Un avocat séduit une femme mariée et
passe la nuit avec elle. Le lendemain matin, le mari arrive au bureau de
l'avocat, affolant l'épouse infidèle, mais sans raison : lui aussi a
découché et sollicite un alibi...
En cette année 1936 et
sous l'influence de sa jeune épouse Jacqueline Delubac, Sacha Guitry
trouve enfin ses marques dans le cinéma pour lequel il se sera montré si
méfiant auparavant. Il s'avérera aussi prolifique qu'au théâtre en
signant quatre films comptant parmi ses plus grandes réussites, tous
adapté de ses pièces : Le Nouveau Testament, Le Roman d'un tricheur, Mon père avait raison et Faisons un rêve.
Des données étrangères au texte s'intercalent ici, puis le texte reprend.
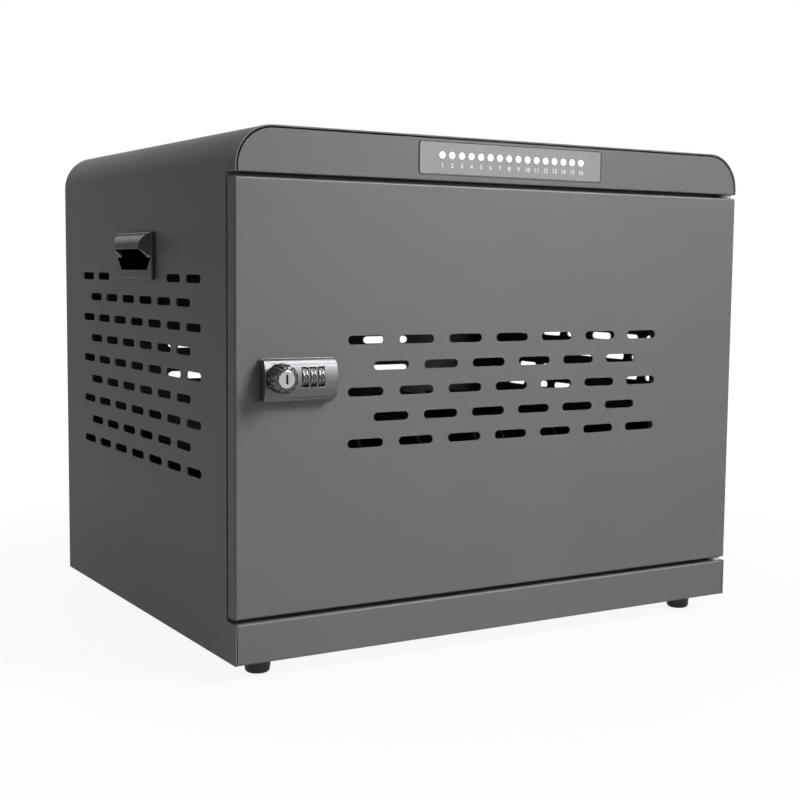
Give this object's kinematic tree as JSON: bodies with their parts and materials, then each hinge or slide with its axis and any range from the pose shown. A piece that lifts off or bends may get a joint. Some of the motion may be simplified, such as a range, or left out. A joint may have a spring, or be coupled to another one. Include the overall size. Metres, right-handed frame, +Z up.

Ce dernier transpose justement une pièce écrite en 1916. Si notamment Le Roman d'un tricheur
avec témoigné pour Guitry d'une certaine jubilation à exploiter toutes
les possibilités narratives et visuelles de l'outil cinématographique, Faisons un rêve
revient à une influence plus typiquement théâtrale. Sur le papier on a
un triangle amoureux de boulevard femme/amant/mari assez typique et le
film est une célébration du verbe virtuose de Guitry à la mise en scène
assez statique. Le plaisir est donc ailleurs dans cette réussite.
Passé
un prologue mondain où l'on croisera du beau monde au casting (Arletty,
Michel Simon...), le récit se resserre pour un brillant jeu de dupe sur
le couple. Ce sera d'abord celui du couple légitime du mari (Raimu) et
de la femme (Jacqueline Delubac). Venu rendre visite à leur ami avocat
(Sacha Guitry) absent, l'époux et sa femme par leurs réactions et
dialogues à double-sens laissent deviner leurs infidélités imminentes
(le "rendez-vous" du mari) ou possible (l'épouse tiquant à la rumeur de
liaison de l'avocat) dans un brillant échange. La bonhomie et la
truculence de Raimu fait merveille face à l'élégante malice de
Jacqueline Delubac.
A l'image de cet échange, toutes les relations de
couple seront affaire de domination où le plus fantasque prendra
l'avantage. Ce sera le cas pour Jacqueline Delubac face à Sacha Guitry
lorsqu'elle le laisse se perdre dans une logorrhée maladroite lorsqu'il
lui déclare sa flamme et surtout quand elle surgira par surprise après
la longue séquence du téléphone où ce dernier nous offre un grand numéro
comique seul à l'écran en amoureux angoissé dans l'attente de sa
dulcinée. Il prendra sa revanche au matin par ses saillies mordantes
alors que Jacqueline Delubac est inquiète d'avoir découché (la réplique
sur la tartine provoquant le fou rire à coup sûr) mais aussi par sa
raillerie subtil de ce mari dont il faut se débarrasser.
L'harmonie
des couples ne peut fonctionner que quand le danger est écarté et
qu'ils peuvent s'adonner librement à leurs passion. D'un coup l'ironie
latente se dissipe pour la fantaisie romantique quand les amants
rejouent leur premier réveil commun manqué et le final endiablé promesse
de volupté. L'énergie, l'esprit et le charme de l'ensemble finit par
totalement en faire oublier le côté statique, un très bon moment.